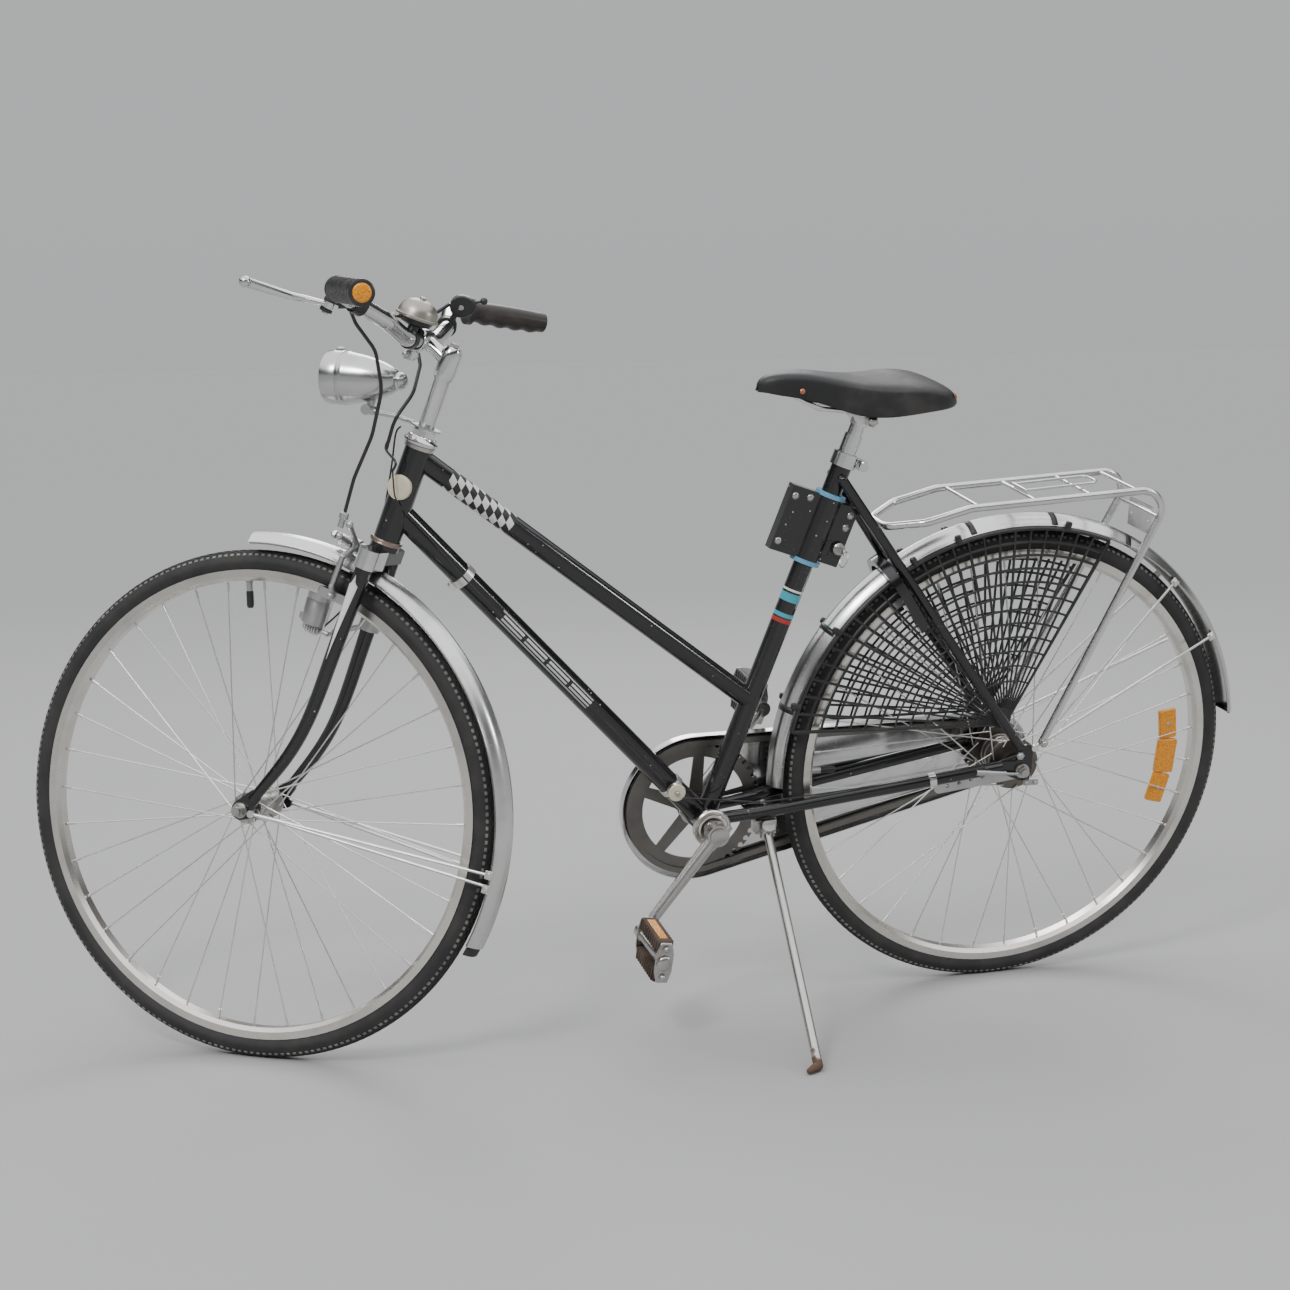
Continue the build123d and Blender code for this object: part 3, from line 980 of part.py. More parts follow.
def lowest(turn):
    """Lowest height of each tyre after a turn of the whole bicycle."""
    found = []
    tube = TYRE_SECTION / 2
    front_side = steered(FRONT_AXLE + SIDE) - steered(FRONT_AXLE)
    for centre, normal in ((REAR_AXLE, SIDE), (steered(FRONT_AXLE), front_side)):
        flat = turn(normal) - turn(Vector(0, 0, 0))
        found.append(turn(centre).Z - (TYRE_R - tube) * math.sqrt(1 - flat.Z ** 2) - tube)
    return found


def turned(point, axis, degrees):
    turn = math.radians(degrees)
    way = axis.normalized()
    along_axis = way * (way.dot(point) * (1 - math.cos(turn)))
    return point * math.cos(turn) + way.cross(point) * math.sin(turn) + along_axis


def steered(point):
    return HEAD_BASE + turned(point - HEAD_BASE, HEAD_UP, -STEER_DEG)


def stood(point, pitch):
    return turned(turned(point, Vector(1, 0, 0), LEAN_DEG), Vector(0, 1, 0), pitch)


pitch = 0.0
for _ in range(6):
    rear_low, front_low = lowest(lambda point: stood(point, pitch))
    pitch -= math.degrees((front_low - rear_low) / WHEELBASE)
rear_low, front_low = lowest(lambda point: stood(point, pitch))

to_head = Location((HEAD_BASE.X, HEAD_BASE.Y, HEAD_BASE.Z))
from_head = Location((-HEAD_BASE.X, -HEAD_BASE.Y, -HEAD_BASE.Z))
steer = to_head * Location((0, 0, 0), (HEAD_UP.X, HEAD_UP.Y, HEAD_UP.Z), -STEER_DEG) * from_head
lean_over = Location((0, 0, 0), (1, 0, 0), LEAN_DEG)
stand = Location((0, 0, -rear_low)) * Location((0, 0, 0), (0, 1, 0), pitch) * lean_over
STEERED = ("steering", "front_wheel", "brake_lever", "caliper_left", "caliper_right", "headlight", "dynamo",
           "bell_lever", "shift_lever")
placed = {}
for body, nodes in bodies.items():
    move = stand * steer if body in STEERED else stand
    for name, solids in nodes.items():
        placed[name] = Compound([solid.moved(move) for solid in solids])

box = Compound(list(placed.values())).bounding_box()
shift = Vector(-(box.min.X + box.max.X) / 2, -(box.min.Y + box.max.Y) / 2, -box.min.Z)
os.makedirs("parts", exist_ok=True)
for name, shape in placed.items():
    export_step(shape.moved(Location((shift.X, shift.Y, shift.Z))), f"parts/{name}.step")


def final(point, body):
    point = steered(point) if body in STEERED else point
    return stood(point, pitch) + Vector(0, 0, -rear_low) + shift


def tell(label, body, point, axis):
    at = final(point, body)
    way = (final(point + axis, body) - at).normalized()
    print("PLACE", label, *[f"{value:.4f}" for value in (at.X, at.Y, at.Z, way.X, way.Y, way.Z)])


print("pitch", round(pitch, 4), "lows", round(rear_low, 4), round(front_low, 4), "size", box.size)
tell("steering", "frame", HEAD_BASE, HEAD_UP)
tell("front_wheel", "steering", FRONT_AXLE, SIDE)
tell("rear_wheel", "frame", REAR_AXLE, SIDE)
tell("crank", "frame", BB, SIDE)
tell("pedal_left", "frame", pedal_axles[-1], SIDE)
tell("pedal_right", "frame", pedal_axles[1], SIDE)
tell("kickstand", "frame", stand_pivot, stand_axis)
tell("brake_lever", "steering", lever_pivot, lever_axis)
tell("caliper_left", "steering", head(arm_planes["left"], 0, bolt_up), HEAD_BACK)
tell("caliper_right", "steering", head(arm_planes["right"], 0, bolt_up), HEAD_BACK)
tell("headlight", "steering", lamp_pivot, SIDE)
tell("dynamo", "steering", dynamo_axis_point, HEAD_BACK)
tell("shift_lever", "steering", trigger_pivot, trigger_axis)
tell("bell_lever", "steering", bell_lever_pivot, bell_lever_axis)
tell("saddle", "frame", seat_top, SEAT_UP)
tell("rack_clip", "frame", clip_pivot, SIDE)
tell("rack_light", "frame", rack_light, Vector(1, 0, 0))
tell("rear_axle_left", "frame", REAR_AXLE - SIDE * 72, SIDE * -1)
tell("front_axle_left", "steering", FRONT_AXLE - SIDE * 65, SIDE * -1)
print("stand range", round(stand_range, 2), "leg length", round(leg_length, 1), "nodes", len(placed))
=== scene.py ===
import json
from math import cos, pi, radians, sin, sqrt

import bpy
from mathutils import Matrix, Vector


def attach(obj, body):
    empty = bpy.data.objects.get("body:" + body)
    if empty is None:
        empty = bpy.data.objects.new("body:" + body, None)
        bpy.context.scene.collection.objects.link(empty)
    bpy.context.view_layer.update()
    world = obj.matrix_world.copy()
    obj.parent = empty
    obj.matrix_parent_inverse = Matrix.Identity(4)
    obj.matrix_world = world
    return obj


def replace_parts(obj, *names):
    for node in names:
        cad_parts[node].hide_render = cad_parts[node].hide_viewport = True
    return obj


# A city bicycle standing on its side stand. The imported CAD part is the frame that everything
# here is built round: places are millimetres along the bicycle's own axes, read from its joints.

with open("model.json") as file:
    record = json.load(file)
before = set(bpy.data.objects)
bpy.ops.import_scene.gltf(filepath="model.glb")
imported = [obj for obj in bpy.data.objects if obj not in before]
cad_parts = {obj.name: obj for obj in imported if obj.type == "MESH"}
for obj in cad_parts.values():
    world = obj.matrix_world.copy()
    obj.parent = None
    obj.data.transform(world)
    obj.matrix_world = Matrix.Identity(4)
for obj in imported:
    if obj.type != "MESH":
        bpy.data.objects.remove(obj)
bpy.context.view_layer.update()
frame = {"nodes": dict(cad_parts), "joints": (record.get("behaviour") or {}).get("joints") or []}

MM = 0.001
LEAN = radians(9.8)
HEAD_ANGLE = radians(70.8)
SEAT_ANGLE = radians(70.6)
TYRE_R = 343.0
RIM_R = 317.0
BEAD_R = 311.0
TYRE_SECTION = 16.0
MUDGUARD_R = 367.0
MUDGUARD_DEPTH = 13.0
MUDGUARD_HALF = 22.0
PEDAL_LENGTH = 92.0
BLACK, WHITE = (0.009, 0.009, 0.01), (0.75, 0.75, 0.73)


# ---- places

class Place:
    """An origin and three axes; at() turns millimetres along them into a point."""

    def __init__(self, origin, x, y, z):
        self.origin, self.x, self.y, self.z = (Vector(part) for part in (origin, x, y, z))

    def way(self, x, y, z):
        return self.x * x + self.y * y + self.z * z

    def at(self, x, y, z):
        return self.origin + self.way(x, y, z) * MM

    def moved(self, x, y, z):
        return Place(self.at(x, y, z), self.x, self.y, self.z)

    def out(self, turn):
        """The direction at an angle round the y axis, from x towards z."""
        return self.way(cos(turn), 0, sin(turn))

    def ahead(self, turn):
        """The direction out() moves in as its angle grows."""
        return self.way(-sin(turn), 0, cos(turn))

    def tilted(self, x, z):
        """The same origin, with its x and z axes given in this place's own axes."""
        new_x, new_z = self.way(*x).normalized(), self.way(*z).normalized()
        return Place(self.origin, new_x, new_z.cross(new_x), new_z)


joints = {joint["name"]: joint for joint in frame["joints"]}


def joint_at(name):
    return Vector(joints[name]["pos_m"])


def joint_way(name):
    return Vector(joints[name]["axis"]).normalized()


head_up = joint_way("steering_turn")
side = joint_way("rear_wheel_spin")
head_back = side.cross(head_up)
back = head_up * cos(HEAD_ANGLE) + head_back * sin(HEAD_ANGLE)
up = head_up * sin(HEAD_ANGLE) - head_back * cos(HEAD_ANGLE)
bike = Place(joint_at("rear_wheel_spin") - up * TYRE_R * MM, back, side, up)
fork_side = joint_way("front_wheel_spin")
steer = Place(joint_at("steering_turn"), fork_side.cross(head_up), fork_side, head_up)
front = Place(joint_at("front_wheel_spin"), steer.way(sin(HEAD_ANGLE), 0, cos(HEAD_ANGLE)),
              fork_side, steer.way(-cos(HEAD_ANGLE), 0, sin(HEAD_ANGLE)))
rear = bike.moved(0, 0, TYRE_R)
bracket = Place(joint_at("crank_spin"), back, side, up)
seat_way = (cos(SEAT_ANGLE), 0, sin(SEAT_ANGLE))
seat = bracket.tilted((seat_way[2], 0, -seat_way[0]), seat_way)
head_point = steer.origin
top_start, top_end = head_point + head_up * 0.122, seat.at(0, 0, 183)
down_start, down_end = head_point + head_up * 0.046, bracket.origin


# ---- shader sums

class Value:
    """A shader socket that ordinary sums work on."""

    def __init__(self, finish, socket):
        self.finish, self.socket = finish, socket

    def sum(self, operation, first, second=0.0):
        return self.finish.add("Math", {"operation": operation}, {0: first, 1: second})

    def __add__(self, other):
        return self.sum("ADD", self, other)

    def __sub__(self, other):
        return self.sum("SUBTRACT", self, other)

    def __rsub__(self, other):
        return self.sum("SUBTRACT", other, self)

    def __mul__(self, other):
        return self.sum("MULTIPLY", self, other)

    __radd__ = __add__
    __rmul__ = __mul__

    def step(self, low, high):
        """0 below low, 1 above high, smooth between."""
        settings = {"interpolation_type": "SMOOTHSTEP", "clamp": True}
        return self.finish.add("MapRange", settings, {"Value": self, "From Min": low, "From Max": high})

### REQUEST
Identify and copy the lines holding the word "imported".

### RESPONSE
# A city bicycle standing on its side stand. The imported CAD part is the frame that everything
imported = [obj for obj in bpy.data.objects if obj not in before]
cad_parts = {obj.name: obj for obj in imported if obj.type == "MESH"}
for obj in imported:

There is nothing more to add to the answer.